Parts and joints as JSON
— Begin —

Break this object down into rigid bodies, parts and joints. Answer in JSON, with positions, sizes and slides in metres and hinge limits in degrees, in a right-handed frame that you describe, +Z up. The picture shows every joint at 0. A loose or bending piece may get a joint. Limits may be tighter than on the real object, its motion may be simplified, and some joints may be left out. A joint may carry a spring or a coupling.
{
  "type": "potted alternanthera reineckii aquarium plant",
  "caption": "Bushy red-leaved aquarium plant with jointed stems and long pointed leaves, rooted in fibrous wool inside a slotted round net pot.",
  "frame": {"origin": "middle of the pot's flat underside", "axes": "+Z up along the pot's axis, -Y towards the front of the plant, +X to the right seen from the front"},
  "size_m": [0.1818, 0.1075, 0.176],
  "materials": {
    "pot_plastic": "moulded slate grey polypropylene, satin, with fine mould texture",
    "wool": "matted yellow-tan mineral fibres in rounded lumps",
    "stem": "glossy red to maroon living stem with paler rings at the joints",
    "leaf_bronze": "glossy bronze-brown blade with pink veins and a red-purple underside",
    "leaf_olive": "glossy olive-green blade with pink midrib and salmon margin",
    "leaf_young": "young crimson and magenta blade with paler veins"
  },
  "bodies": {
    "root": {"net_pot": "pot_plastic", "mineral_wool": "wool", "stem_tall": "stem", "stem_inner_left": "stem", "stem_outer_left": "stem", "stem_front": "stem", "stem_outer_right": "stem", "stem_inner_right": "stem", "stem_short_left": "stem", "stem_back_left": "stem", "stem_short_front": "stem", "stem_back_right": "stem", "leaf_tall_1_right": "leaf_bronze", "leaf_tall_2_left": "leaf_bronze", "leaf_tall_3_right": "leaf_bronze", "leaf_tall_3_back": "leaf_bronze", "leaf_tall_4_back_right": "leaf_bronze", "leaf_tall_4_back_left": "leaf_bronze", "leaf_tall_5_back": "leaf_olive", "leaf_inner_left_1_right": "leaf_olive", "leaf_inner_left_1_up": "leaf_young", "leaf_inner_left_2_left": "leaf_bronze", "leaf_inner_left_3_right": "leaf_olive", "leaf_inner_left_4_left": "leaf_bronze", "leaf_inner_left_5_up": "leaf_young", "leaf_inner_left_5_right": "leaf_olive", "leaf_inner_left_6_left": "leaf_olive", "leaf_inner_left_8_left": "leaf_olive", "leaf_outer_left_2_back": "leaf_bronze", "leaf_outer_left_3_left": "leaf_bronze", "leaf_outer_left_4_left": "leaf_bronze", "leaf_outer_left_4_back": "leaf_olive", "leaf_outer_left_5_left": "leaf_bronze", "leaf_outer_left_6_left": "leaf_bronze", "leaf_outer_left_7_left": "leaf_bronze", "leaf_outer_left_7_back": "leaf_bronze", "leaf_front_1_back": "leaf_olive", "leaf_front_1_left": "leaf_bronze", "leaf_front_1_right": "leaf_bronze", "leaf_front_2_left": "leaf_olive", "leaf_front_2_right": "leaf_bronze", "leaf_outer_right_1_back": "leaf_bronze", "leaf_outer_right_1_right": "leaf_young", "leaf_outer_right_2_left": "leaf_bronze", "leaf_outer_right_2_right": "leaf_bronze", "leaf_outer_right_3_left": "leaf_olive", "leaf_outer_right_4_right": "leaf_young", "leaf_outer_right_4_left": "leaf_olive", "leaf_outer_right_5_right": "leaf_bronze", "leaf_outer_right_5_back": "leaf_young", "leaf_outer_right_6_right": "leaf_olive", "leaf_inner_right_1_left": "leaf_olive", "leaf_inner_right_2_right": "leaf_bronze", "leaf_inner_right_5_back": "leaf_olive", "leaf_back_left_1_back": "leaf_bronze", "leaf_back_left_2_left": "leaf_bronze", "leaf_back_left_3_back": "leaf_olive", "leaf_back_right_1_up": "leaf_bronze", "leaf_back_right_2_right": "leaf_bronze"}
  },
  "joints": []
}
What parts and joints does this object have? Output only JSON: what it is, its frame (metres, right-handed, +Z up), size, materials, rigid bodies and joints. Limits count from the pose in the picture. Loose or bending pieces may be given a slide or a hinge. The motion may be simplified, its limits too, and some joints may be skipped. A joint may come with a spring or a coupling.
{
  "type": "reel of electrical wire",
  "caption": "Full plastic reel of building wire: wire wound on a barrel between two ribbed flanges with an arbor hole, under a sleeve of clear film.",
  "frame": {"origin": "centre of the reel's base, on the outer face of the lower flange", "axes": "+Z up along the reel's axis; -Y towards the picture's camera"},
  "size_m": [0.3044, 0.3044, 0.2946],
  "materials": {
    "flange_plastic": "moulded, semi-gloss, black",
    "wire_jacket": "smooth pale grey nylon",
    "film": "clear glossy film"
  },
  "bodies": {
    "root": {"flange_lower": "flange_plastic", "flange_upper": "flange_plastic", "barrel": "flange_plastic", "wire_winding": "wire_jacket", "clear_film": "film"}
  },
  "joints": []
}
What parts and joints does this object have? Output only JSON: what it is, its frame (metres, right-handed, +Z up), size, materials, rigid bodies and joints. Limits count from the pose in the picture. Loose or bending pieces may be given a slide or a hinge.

— End —

# GIVEN TASK
Exactly reproduce every line of the data above.

# THE RESULT
Break this object down into rigid bodies, parts and joints. Answer in JSON, with positions, sizes and slides in metres and hinge limits in degrees, in a right-handed frame that you describe, +Z up. The picture shows every joint at 0. A loose or bending piece may get a joint. Limits may be tighter than on the real object, its motion may be simplified, and some joints may be left out. A joint may carry a spring or a coupling.
{
  "type": "potted alternanthera reineckii aquarium plant",
  "caption": "Bushy red-leaved aquarium plant with jointed stems and long pointed leaves, rooted in fibrous wool inside a slotted round net pot.",
  "frame": {"origin": "middle of the pot's flat underside", "axes": "+Z up along the pot's axis, -Y towards the front of the plant, +X to the right seen from the front"},
  "size_m": [0.1818, 0.1075, 0.176],
  "materials": {
    "pot_plastic": "moulded slate grey polypropylene, satin, with fine mould texture",
    "wool": "matted yellow-tan mineral fibres in rounded lumps",
    "stem": "glossy red to maroon living stem with paler rings at the joints",
    "leaf_bronze": "glossy bronze-brown blade with pink veins and a red-purple underside",
    "leaf_olive": "glossy olive-green blade with pink midrib and salmon margin",
    "leaf_young": "young crimson and magenta blade with paler veins"
  },
  "bodies": {
    "root": {"net_pot": "pot_plastic", "mineral_wool": "wool", "stem_tall": "stem", "stem_inner_left": "stem", "stem_outer_left": "stem", "stem_front": "stem", "stem_outer_right": "stem", "stem_inner_right": "stem", "stem_short_left": "stem", "stem_back_left": "stem", "stem_short_front": "stem", "stem_back_right": "stem", "leaf_tall_1_right": "leaf_bronze", "leaf_tall_2_left": "leaf_bronze", "leaf_tall_3_right": "leaf_bronze", "leaf_tall_3_back": "leaf_bronze", "leaf_tall_4_back_right": "leaf_bronze", "leaf_tall_4_back_left": "leaf_bronze", "leaf_tall_5_back": "leaf_olive", "leaf_inner_left_1_right": "leaf_olive", "leaf_inner_left_1_up": "leaf_young", "leaf_inner_left_2_left": "leaf_bronze", "leaf_inner_left_3_right": "leaf_olive", "leaf_inner_left_4_left": "leaf_bronze", "leaf_inner_left_5_up": "leaf_young", "leaf_inner_left_5_right": "leaf_olive", "leaf_inner_left_6_left": "leaf_olive", "leaf_inner_left_8_left": "leaf_olive", "leaf_outer_left_2_back": "leaf_bronze", "leaf_outer_left_3_left": "leaf_bronze", "leaf_outer_left_4_left": "leaf_bronze", "leaf_outer_left_4_back": "leaf_olive", "leaf_outer_left_5_left": "leaf_bronze", "leaf_outer_left_6_left": "leaf_bronze", "leaf_outer_left_7_left": "leaf_bronze", "leaf_outer_left_7_back": "leaf_bronze", "leaf_front_1_back": "leaf_olive", "leaf_front_1_left": "leaf_bronze", "leaf_front_1_right": "leaf_bronze", "leaf_front_2_left": "leaf_olive", "leaf_front_2_right": "leaf_bronze", "leaf_outer_right_1_back": "leaf_bronze", "leaf_outer_right_1_right": "leaf_young", "leaf_outer_right_2_left": "leaf_bronze", "leaf_outer_right_2_right": "leaf_bronze", "leaf_outer_right_3_left": "leaf_olive", "leaf_outer_right_4_right": "leaf_young", "leaf_outer_right_4_left": "leaf_olive", "leaf_outer_right_5_right": "leaf_bronze", "leaf_outer_right_5_back": "leaf_young", "leaf_outer_right_6_right": "leaf_olive", "leaf_inner_right_1_left": "leaf_olive", "leaf_inner_right_2_right": "leaf_bronze", "leaf_inner_right_5_back": "leaf_olive", "leaf_back_left_1_back": "leaf_bronze", "leaf_back_left_2_left": "leaf_bronze", "leaf_back_left_3_back": "leaf_olive", "leaf_back_right_1_up": "leaf_bronze", "leaf_back_right_2_right": "leaf_bronze"}
  },
  "joints": []
}
What parts and joints does this object have? Output only JSON: what it is, its frame (metres, right-handed, +Z up), size, materials, rigid bodies and joints. Limits count from the pose in the picture. Loose or bending pieces may be given a slide or a hinge. The motion may be simplified, its limits too, and some joints may be skipped. A joint may come with a spring or a coupling.
{
  "type": "reel of electrical wire",
  "caption": "Full plastic reel of building wire: wire wound on a barrel between two ribbed flanges with an arbor hole, under a sleeve of clear film.",
  "frame": {"origin": "centre of the reel's base, on the outer face of the lower flange", "axes": "+Z up along the reel's axis; -Y towards the picture's camera"},
  "size_m": [0.3044, 0.3044, 0.2946],
  "materials": {
    "flange_plastic": "moulded, semi-gloss, black",
    "wire_jacket": "smooth pale grey nylon",
    "film": "clear glossy film"
  },
  "bodies": {
    "root": {"flange_lower": "flange_plastic", "flange_upper": "flange_plastic", "barrel": "flange_plastic", "wire_winding": "wire_jacket", "clear_film": "film"}
  },
  "joints": []
}
What parts and joints does this object have? Output only JSON: what it is, its frame (metres, right-handed, +Z up), size, materials, rigid bodies and joints. Limits count from the pose in the picture. Loose or bending pieces may be given a slide or a hinge.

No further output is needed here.